(begin)
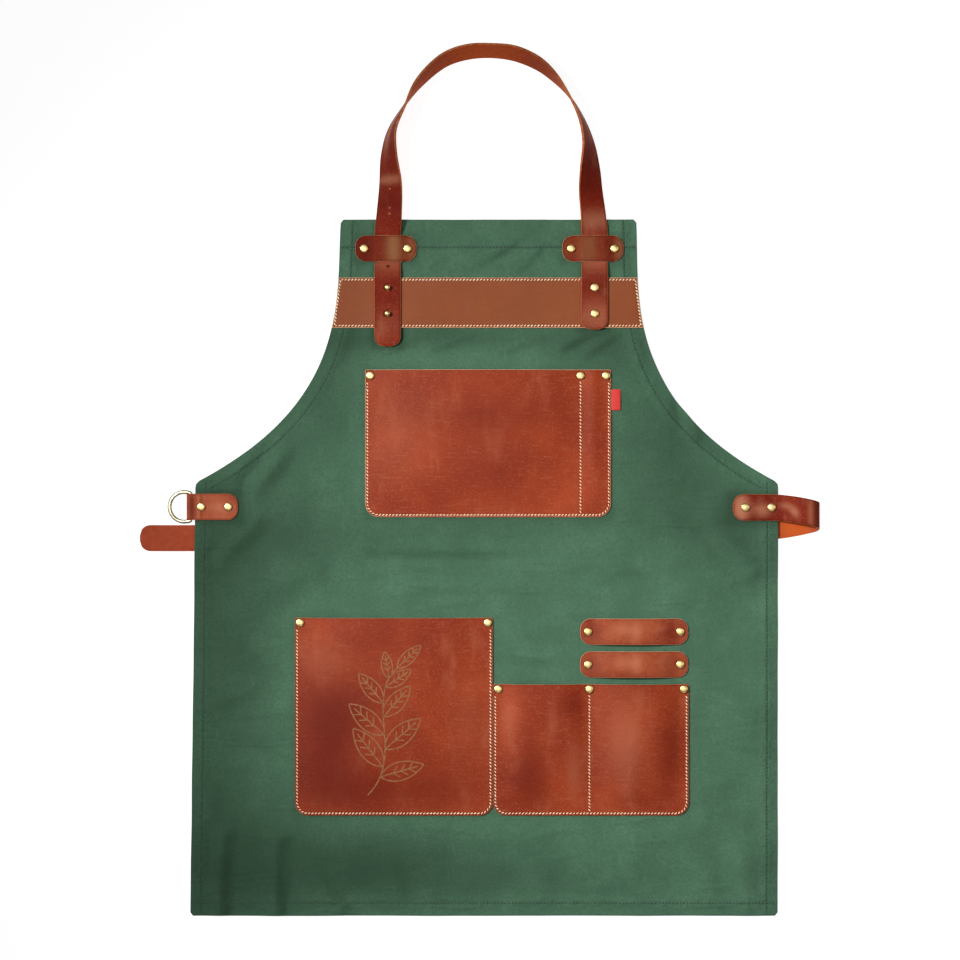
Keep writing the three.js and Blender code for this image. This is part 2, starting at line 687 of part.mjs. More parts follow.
// Keepers arch steeply over the strap, which passes between their rivets
{
  const reach = KEEPER.rivets / 2 - RIVET.cap - GAP;
  const middle = 0.5 + KEEPER.offset / (2 * reach);
  const half = (NECK.width / 2 + 2 * GAP) / (2 * reach);
  const table = [
    { at: 0, open: 0 }, { at: middle - half, open: 1 }, { at: middle + half, open: 1 }, { at: 1, open: 0 },
  ];
  for (const side of ["left", "right"]) {
    const centre = { x: neckX[side] - KEEPER.offset, y: keeperY };
    strip(`strap_keeper_${side}`, centre, KEEPER, NECK.thickness + GAP, table, CLOTH);
  }
}

// Chest pocket: one wide room and the pen slot
{
  const base = canvasTop(chest.top) + GAP;
  const divider = chest.right - CHEST.pen;
  const line = chest.top - 1.2 * RIVET.inset;
  const rooms = [
    { from: chest.left + SEAM, to: divider - RIVET.cap - 1, table: ACROSS },
    { from: divider + RIVET.cap + 1, to: chest.right - SEAM, table: SLOT },
  ];
  const rivets = [chest.left + RIVET.inset, divider, chest.right - RIVET.inset].map((x) => ({ x, y: line }));
  pocket("chest_pocket", chest, base, CHEST.bulge, CHEST.round, rooms, rivets);

  const top = chest.top - SIDE_TAB.drop;
  const [left, right] = [chest.right + GAP, chest.right + SIDE_TAB.width];
  const tab = extruded(roundedPlan(left, right, top - SIDE_TAB.height, top, 1, 1), SIDE_TAB.thickness, 2);
  tab.translate(0, 0, base);
  place("side_tab", tab, tabCloth);
}

// Lower left pocket
{
  const base = canvasTop(tool.top) + GAP;
  const rooms = [{ from: tool.left + SEAM + 1, to: tool.right - SEAM - 1, table: ACROSS }];
  const line = tool.top - RIVET.inset;
  const rivets = [tool.left + RIVET.inset, tool.right - RIVET.inset].map((x) => ({ x, y: line }));
  pocket("tool_pocket", tool, base, TOOL.bulge, TOOL.round, rooms, rivets);
}

// Lower right pocket with two rooms
{
  const base = canvasTop(double.top) + GAP;
  const divider = double.left + DOUBLE.share * DOUBLE.width;
  const rooms = [
    { from: double.left + SEAM + 1, to: divider - RIVET.cap - 2, table: ACROSS },
    { from: divider + RIVET.cap + 2, to: double.right - SEAM - 1, table: ACROSS },
  ];
  const line = double.top - RIVET.inset;
  const ends = [double.left + RIVET.inset, divider, double.right - RIVET.inset];
  const rivets = ends.map((x) => ({ x, y: line }));
  pocket("double_pocket", double, base, DOUBLE.bulge, DOUBLE.round, rooms, rivets);
}

// Tool loops
strip("tool_loop_lower", { x: loopX, y: loopBottoms[0] + LOOP.height / 2 }, LOOP, LOOP.bulge, ACROSS, 0);
strip("tool_loop_upper", { x: loopX, y: loopBottoms[1] + LOOP.height / 2 }, LOOP, LOOP.bulge, ACROSS, 0);

// Leather tab folded round the ring's bar, one layer on the canvas and one behind it
const barX = -skirtHalf - RING_TAB.overhang;
const back = raised - CLOTH - GAP - LEATHER;
const bend = { outer: RING.wire / 2 + GAP + LEATHER, inner: RING.wire / 2 + GAP };
{
  const front = raised + CLOTH + GAP;
  const far = -skirtHalf + RING_TAB.length - RING_TAB.overhang;
  const near = -skirtHalf + 2;
  const profile = new THREE.Shape();
  profile.moveTo(far, front + LEATHER);
  profile.lineTo(near, front + LEATHER);
  profile.lineTo(barX, 2 * bend.outer);
  profile.absarc(barX, bend.outer, bend.outer, Math.PI / 2, 1.5 * Math.PI, false);
  profile.lineTo(near, back);
  profile.lineTo(far, back);
  profile.lineTo(far, back + LEATHER);
  profile.lineTo(near, back + LEATHER);
  profile.lineTo(barX, bend.outer - bend.inner);
  profile.absarc(barX, bend.outer, bend.inner, 1.5 * Math.PI, Math.PI / 2, true);
  profile.lineTo(near, front);
  profile.lineTo(far, front);
  const body = extruded(profile, RING_TAB.height, 8);
  body.rotateX(Math.PI / 2);
  body.translate(0, ringY + RING_TAB.height / 2, 0);
  const plan = new THREE.Shape();
  const [bottom, top] = [ringY - RING_TAB.height / 2, ringY + RING_TAB.height / 2];
  plan.moveTo(barX - 2 * bend.outer, bottom);
  plan.lineTo(far - RING_TAB.round, bottom);
  plan.absarc(far - RING_TAB.round, bottom + RING_TAB.round, RING_TAB.round, -Math.PI / 2, 0, false);
  plan.absarc(far - RING_TAB.round, top - RING_TAB.round, RING_TAB.round, 0, Math.PI / 2, false);
  plan.lineTo(barX - 2 * bend.outer, top);
  const xs = [far - 2 * RIVET.inset, -skirtHalf + 1.5 * RIVET.inset];
  const holes = xs.map((x) => ({ x, y: ringY, radius: shankHole }));
  place("ring_tab", punch(trim(body, plan), holes), pocketLeather);
  xs.forEach((x, i) => rivet(`ring_tab_rivet_${i + 1}`, x, ringY, back, front + LEATHER));
  canvasHoles.push(...holes);
}

// Ring: a straight bar in the fold, two short arms and a half round bow that rests on the floor
{
  const radius = RING.wire / 2;
  const half = RING.width / 2 - radius;
  const reach = RING.depth - RING.wire;
  const rings = [];
  const path = [];
  const arm = reach - half;
  for (const share of [-1, -0.4, 0.4, 1]) {
    path.push(new THREE.Vector2(0, share * (half - RING.corner)));
  }
  path.push(new THREE.Vector2(-0.3 * RING.corner, half - 0.3 * RING.corner));
  const bow = 12;
  for (let i = 0; i <= bow; i += 1) {
    const angle = (Math.PI * i) / bow;
    path.push(new THREE.Vector2(-arm - half * Math.sin(angle), half * Math.cos(angle)));
  }
  path.push(new THREE.Vector2(-0.3 * RING.corner, 0.3 * RING.corner - half));
  const count = path.length;
  path.forEach((at, i) => {
    const before = path[(i + count - 1) % count];
    const after = path[(i + 1) % count];
    const ahead = after.clone().sub(before).normalize();
    const out = new THREE.Vector3(ahead.y, -ahead.x, 0);
    const ring = [];
    for (let k = 0; k < 8; k += 1) {
      const angle = (2 * Math.PI * k) / 8;
      const point = new THREE.Vector3(at.x, at.y, radius * Math.sin(angle));
      ring.push(point.addScaledVector(out, radius * Math.cos(angle)));
    }
    rings.push(ring);
  });
  const ring = place("d_ring", loft(rings, true), brass);
  ring.position.set(barX, ringY, bend.outer);
  ring.rotation.y = -Math.asin((bend.outer - radius) / reach);
}

// Waist strap with its two rivets
{
  const xs = [skirtHalf - 0.74 * WAIST.overlap, skirtHalf - 0.13 * WAIST.overlap];
  const holes = xs.map((x) => ({ x, y: waistRun, radius: shankHole }));
  place("waist_strap", punch(strap(waistStations(), WAIST, waistSide, 2), holes), strapLeather);
  const top = raised + CLOTH + GAP + WAIST.thickness;
  const folded = [0, CLOTH];
  xs.forEach((x, i) => rivet(`waist_rivet_${i + 1}`, x, waistRun, raised - folded[i], top));
  canvasHoles.push(...holes);
}

place("canvas_body", punch(canvasBody(), canvasHoles), canvasCloth);

// The origin is on the floor, under the middle of the whole apron
apron.updateMatrixWorld(true);
const extent = new THREE.Box3().setFromObject(apron);
apron.position.set(-(extent.min.x + extent.max.x) / 2, -(extent.min.y + extent.max.y) / 2, -extent.min.z);

export default apron;
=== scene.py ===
# %% [markdown]
# A gardening apron laid on its back, with its front to the camera.
# The real one is a sheet of waxed cotton canvas with leather pockets, tool loops and straps sewn and
# riveted to it. The frame gives each piece its place, and this script gives it its surface.
# Blender works in metres, so small sizes are written with mm(), and every place comes from the frame.

# %% Load the frame
import math

import bmesh
import bpy
import numpy as np
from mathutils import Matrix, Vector


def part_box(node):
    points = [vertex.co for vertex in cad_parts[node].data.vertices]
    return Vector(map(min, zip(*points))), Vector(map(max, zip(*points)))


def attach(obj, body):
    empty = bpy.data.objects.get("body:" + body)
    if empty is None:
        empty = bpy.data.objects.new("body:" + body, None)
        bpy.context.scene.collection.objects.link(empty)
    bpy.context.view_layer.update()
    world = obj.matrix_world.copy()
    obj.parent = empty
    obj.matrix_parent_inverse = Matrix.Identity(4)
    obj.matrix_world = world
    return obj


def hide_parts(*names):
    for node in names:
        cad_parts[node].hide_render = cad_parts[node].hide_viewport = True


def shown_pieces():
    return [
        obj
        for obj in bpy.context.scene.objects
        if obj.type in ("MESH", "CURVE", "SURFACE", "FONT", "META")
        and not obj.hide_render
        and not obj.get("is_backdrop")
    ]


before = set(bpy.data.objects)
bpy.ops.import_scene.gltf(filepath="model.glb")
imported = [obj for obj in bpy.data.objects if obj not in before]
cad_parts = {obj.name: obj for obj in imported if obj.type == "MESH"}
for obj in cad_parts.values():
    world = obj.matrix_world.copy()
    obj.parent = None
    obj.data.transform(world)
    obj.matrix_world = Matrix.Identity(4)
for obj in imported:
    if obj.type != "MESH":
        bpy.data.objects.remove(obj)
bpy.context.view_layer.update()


def mm(value):
    return value * 0.001


def plan(node):
    low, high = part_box(node)
    return (low.x, low.y, high.x, high.y)


def pick(obj=None):
    """Leave object mode's selection with this object alone, or with nothing."""
    if bpy.context.mode != "OBJECT":
        bpy.ops.object.mode_set(mode="OBJECT")
    bpy.ops.object.select_all(action="DESELECT")
    if obj:
        bpy.context.view_layer.objects.active = obj
        obj.select_set(True)


pick()

# %% [markdown]
# The photograph was taken from straight above, from far enough away that the edges hardly lean.
# An orthographic camera would show no lean at all, so a long lens at three metres is used: the pockets'
# sides lean as little as they do there, and the apron fills the frame as it does there.

# %% Camera
PHOTO_WIDTH = mm(1104)
LENS = 100
SENSOR = 36
ASIDE = mm(-4.6)
UP_FROM_HEM = mm(500.8)

canvas_low, canvas_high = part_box("canvas_body")
middle = (canvas_low.x + canvas_high.x) / 2
camera_data = bpy.data.cameras.new("camera")
camera_data.lens = LENS
camera_data.sensor_width = SENSOR
camera_data.clip_end = 50
camera = bpy.data.objects.new("camera", camera_data)
camera.location = (middle + ASIDE, canvas_low.y + UP_FROM_HEM, PHOTO_WIDTH * LENS / SENSOR)
bpy.context.scene.collection.objects.link(camera)
bpy.context.scene.camera = camera
print("camera", round(camera.location.z, 3), "m above the floor")

# %% [markdown]
# Studio light for a flat product picture is broad and soft, so that shadows stay small and pale.
# The cloth is brightest right of its middle and falls off to the lower left, so the main lamp is a
# soft spot aimed there from the left. A wide softbox overhead puts the gleam on brass and wax, and two
# weak ones fill the shadows. A white floor would still turn grey where the lamps fade, so it glows, as
# the light table under such pictures does.

# %% Lights, world and floor
def lamp(kind, name, place, target, power, **settings):
    data = bpy.data.lights.new(name, kind)
    data.energy = power
    for key, value in settings.items():
        setattr(data, key, value)
    light = bpy.data.objects.new(name, data)
    light.location = place
    light.rotation_euler = (Vector(target) - Vector(place)).to_track_quat("-Z", "Y").to_euler()
    bpy.context.scene.collection.objects.link(light)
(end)
SHORT PROBLEM:
Transcribe each line of the data above, unaltered, from the one where "the whole apron" appears to the one where "bpy.context.scene.collection.objects.link(empty)" appears, inclusive of both.

FULL ANSWER:
// The origin is on the floor, under the middle of the whole apron
apron.updateMatrixWorld(true);
const extent = new THREE.Box3().setFromObject(apron);
apron.position.set(-(extent.min.x + extent.max.x) / 2, -(extent.min.y + extent.max.y) / 2, -extent.min.z);

export default apron;
=== scene.py ===
# %% [markdown]
# A gardening apron laid on its back, with its front to the camera.
# The real one is a sheet of waxed cotton canvas with leather pockets, tool loops and straps sewn and
# riveted to it. The frame gives each piece its place, and this script gives it its surface.
# Blender works in metres, so small sizes are written with mm(), and every place comes from the frame.

# %% Load the frame
import math

import bmesh
import bpy
import numpy as np
from mathutils import Matrix, Vector


def part_box(node):
    points = [vertex.co for vertex in cad_parts[node].data.vertices]
    return Vector(map(min, zip(*points))), Vector(map(max, zip(*points)))


def attach(obj, body):
    empty = bpy.data.objects.get("body:" + body)
    if empty is None:
        empty = bpy.data.objects.new("body:" + body, None)
        bpy.context.scene.collection.objects.link(empty)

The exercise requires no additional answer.